Scripts that build objects:
::::
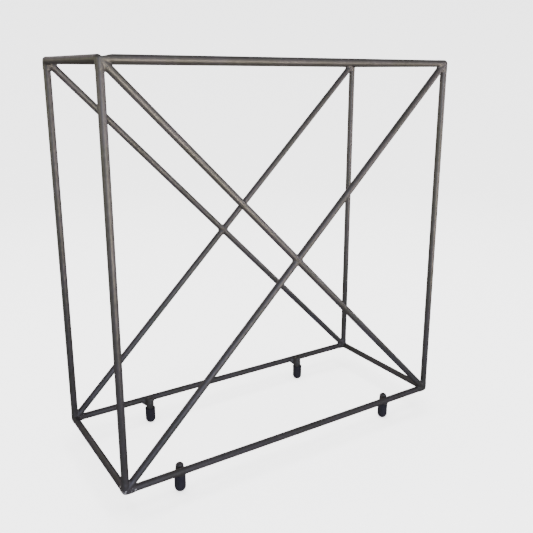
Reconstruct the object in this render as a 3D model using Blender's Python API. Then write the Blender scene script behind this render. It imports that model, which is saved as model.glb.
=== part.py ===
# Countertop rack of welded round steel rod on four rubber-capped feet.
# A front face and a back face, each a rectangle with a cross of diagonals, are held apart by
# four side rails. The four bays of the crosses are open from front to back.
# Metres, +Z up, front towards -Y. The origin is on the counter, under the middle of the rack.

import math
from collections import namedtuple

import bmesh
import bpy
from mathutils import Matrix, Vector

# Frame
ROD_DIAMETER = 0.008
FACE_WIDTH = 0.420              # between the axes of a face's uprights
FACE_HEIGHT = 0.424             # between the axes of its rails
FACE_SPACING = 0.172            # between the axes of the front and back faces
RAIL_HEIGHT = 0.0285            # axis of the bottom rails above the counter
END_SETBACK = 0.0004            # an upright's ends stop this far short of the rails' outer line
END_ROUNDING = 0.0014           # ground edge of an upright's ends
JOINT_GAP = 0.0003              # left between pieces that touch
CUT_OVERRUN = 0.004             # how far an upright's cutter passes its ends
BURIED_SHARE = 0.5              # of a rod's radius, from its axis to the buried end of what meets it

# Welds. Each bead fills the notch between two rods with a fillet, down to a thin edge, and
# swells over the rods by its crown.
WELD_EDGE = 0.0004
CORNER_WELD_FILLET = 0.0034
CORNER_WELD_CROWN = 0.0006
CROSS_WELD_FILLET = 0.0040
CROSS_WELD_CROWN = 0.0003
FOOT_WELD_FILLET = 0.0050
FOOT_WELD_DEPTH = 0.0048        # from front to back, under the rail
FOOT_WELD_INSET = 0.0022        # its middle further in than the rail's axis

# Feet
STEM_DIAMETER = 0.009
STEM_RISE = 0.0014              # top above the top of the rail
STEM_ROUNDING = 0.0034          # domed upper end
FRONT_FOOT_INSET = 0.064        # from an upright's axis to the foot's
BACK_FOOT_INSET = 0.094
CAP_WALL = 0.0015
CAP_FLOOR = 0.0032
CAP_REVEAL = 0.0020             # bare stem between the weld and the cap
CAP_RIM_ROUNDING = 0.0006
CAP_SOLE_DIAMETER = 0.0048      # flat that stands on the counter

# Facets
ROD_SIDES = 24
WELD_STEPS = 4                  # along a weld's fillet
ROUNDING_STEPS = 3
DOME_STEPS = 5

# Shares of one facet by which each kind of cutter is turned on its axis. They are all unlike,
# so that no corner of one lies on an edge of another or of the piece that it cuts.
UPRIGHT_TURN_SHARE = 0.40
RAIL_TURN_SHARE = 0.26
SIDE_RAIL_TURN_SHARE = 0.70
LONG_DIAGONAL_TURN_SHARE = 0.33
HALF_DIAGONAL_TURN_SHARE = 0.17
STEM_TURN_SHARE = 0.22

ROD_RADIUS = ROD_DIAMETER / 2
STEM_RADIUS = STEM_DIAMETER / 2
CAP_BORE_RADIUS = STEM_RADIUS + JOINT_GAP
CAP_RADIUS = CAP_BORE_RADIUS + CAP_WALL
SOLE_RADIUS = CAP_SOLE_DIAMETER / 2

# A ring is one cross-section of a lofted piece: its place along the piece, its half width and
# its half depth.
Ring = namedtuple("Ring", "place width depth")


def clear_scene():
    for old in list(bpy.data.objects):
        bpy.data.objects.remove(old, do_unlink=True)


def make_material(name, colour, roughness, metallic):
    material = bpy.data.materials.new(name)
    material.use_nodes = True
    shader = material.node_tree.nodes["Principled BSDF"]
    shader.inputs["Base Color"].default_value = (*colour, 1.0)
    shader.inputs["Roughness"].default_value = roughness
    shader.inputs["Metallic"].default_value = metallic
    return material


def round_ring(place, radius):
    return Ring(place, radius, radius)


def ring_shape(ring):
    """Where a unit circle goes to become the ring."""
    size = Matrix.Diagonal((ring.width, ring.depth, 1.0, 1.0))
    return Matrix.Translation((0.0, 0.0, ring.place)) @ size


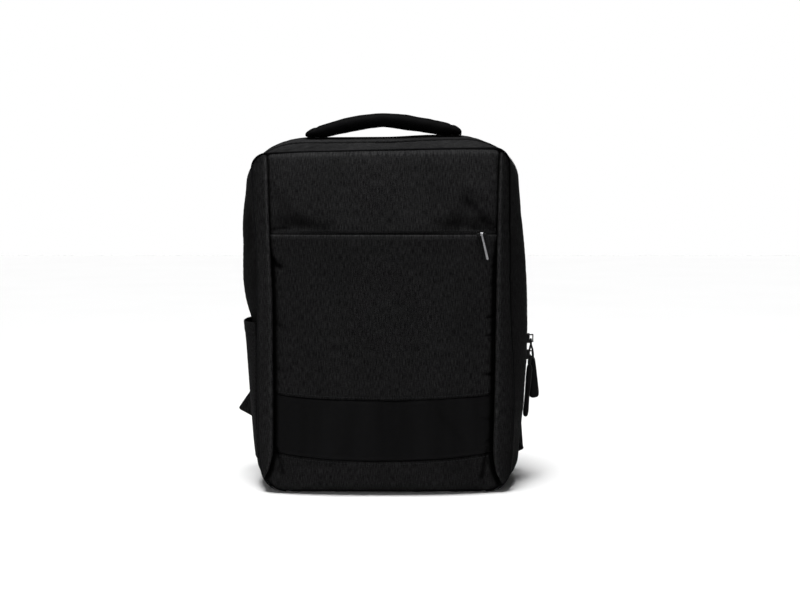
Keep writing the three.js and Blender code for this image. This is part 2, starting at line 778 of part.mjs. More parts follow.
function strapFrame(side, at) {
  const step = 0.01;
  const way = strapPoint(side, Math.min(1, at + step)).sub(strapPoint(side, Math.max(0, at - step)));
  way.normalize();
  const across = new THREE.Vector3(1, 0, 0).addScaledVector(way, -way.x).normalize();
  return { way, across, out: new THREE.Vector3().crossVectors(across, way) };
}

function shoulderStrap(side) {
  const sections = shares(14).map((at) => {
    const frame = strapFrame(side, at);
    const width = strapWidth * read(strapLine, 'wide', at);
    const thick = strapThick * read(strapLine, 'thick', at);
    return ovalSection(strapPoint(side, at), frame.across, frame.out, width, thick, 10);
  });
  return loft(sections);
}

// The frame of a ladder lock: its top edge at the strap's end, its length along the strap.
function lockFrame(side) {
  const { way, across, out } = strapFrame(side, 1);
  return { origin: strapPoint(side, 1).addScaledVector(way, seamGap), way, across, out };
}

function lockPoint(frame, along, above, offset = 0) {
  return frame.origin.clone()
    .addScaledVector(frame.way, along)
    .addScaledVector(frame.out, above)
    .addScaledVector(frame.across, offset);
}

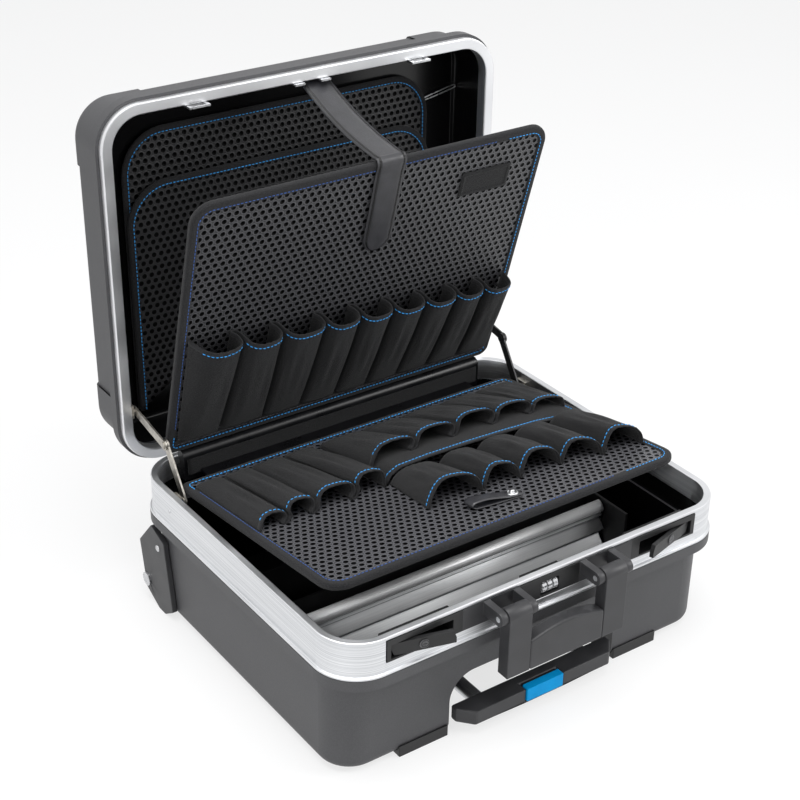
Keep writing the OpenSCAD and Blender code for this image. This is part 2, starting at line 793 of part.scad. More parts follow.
::::
▸ **What is needed**: All of the entries above need to be reproduced exactly.

▸ **Result of this exercise**:
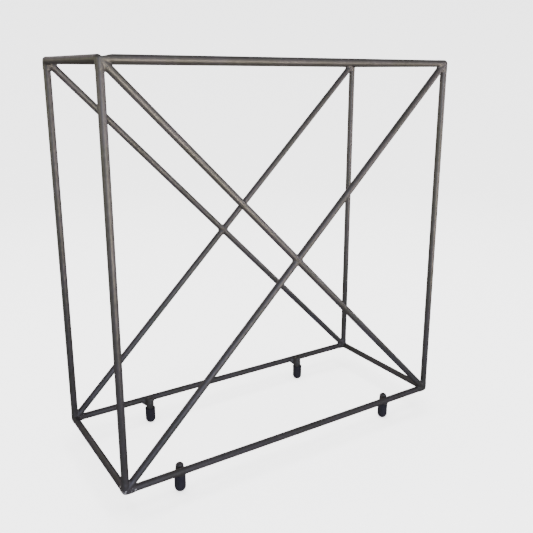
Reconstruct the object in this render as a 3D model using Blender's Python API. Then write the Blender scene script behind this render. It imports that model, which is saved as model.glb.
=== part.py ===
# Countertop rack of welded round steel rod on four rubber-capped feet.
# A front face and a back face, each a rectangle with a cross of diagonals, are held apart by
# four side rails. The four bays of the crosses are open from front to back.
# Metres, +Z up, front towards -Y. The origin is on the counter, under the middle of the rack.

import math
from collections import namedtuple

import bmesh
import bpy
from mathutils import Matrix, Vector

# Frame
ROD_DIAMETER = 0.008
FACE_WIDTH = 0.420              # between the axes of a face's uprights
FACE_HEIGHT = 0.424             # between the axes of its rails
FACE_SPACING = 0.172            # between the axes of the front and back faces
RAIL_HEIGHT = 0.0285            # axis of the bottom rails above the counter
END_SETBACK = 0.0004            # an upright's ends stop this far short of the rails' outer line
END_ROUNDING = 0.0014           # ground edge of an upright's ends
JOINT_GAP = 0.0003              # left between pieces that touch
CUT_OVERRUN = 0.004             # how far an upright's cutter passes its ends
BURIED_SHARE = 0.5              # of a rod's radius, from its axis to the buried end of what meets it

# Welds. Each bead fills the notch between two rods with a fillet, down to a thin edge, and
# swells over the rods by its crown.
WELD_EDGE = 0.0004
CORNER_WELD_FILLET = 0.0034
CORNER_WELD_CROWN = 0.0006
CROSS_WELD_FILLET = 0.0040
CROSS_WELD_CROWN = 0.0003
FOOT_WELD_FILLET = 0.0050
FOOT_WELD_DEPTH = 0.0048        # from front to back, under the rail
FOOT_WELD_INSET = 0.0022        # its middle further in than the rail's axis

# Feet
STEM_DIAMETER = 0.009
STEM_RISE = 0.0014              # top above the top of the rail
STEM_ROUNDING = 0.0034          # domed upper end
FRONT_FOOT_INSET = 0.064        # from an upright's axis to the foot's
BACK_FOOT_INSET = 0.094
CAP_WALL = 0.0015
CAP_FLOOR = 0.0032
CAP_REVEAL = 0.0020             # bare stem between the weld and the cap
CAP_RIM_ROUNDING = 0.0006
CAP_SOLE_DIAMETER = 0.0048      # flat that stands on the counter

# Facets
ROD_SIDES = 24
WELD_STEPS = 4                  # along a weld's fillet
ROUNDING_STEPS = 3
DOME_STEPS = 5

# Shares of one facet by which each kind of cutter is turned on its axis. They are all unlike,
# so that no corner of one lies on an edge of another or of the piece that it cuts.
UPRIGHT_TURN_SHARE = 0.40
RAIL_TURN_SHARE = 0.26
SIDE_RAIL_TURN_SHARE = 0.70
LONG_DIAGONAL_TURN_SHARE = 0.33
HALF_DIAGONAL_TURN_SHARE = 0.17
STEM_TURN_SHARE = 0.22

ROD_RADIUS = ROD_DIAMETER / 2
STEM_RADIUS = STEM_DIAMETER / 2
CAP_BORE_RADIUS = STEM_RADIUS + JOINT_GAP
CAP_RADIUS = CAP_BORE_RADIUS + CAP_WALL
SOLE_RADIUS = CAP_SOLE_DIAMETER / 2

# A ring is one cross-section of a lofted piece: its place along the piece, its half width and
# its half depth.
Ring = namedtuple("Ring", "place width depth")


def clear_scene():
    for old in list(bpy.data.objects):
        bpy.data.objects.remove(old, do_unlink=True)


def make_material(name, colour, roughness, metallic):
    material = bpy.data.materials.new(name)
    material.use_nodes = True
    shader = material.node_tree.nodes["Principled BSDF"]
    shader.inputs["Base Color"].default_value = (*colour, 1.0)
    shader.inputs["Roughness"].default_value = roughness
    shader.inputs["Metallic"].default_value = metallic
    return material


def round_ring(place, radius):
    return Ring(place, radius, radius)


def ring_shape(ring):
    """Where a unit circle goes to become the ring."""
    size = Matrix.Diagonal((ring.width, ring.depth, 1.0, 1.0))
    return Matrix.Translation((0.0, 0.0, ring.place)) @ size


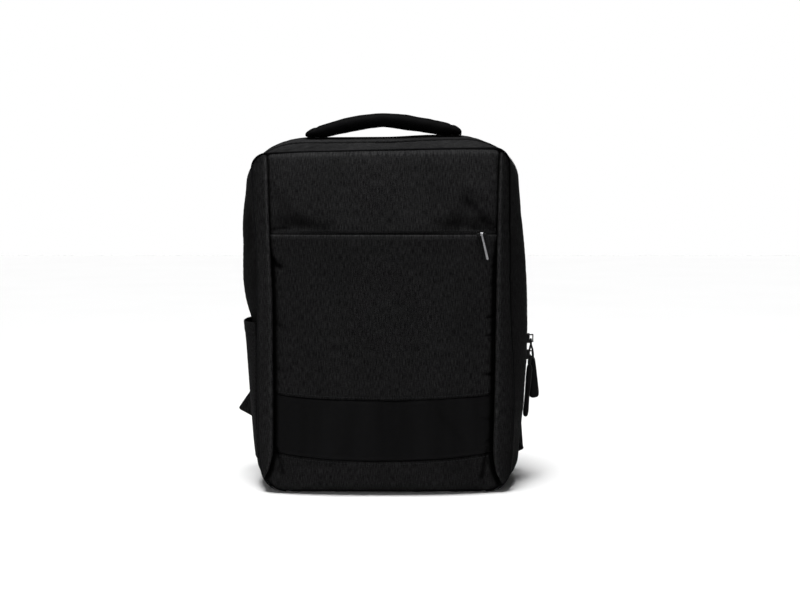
Keep writing the three.js and Blender code for this image. This is part 2, starting at line 778 of part.mjs. More parts follow.
function strapFrame(side, at) {
  const step = 0.01;
  const way = strapPoint(side, Math.min(1, at + step)).sub(strapPoint(side, Math.max(0, at - step)));
  way.normalize();
  const across = new THREE.Vector3(1, 0, 0).addScaledVector(way, -way.x).normalize();
  return { way, across, out: new THREE.Vector3().crossVectors(across, way) };
}

function shoulderStrap(side) {
  const sections = shares(14).map((at) => {
    const frame = strapFrame(side, at);
    const width = strapWidth * read(strapLine, 'wide', at);
    const thick = strapThick * read(strapLine, 'thick', at);
    return ovalSection(strapPoint(side, at), frame.across, frame.out, width, thick, 10);
  });
  return loft(sections);
}

// The frame of a ladder lock: its top edge at the strap's end, its length along the strap.
function lockFrame(side) {
  const { way, across, out } = strapFrame(side, 1);
  return { origin: strapPoint(side, 1).addScaledVector(way, seamGap), way, across, out };
}

function lockPoint(frame, along, above, offset = 0) {
  return frame.origin.clone()
    .addScaledVector(frame.way, along)
    .addScaledVector(frame.out, above)
    .addScaledVector(frame.across, offset);
}

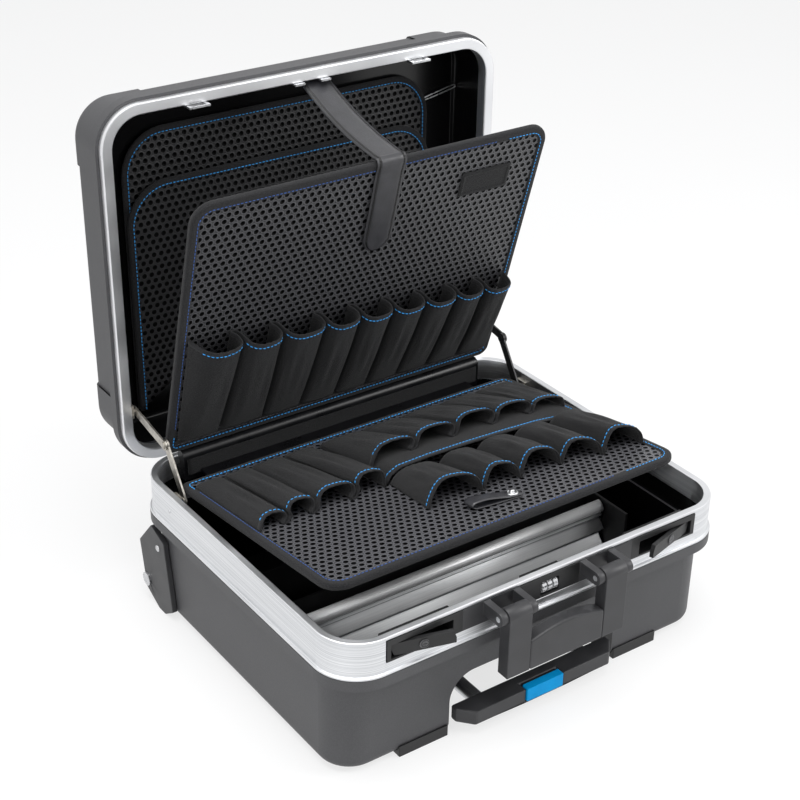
Keep writing the OpenSCAD and Blender code for this image. This is part 2, starting at line 793 of part.scad. More parts follow.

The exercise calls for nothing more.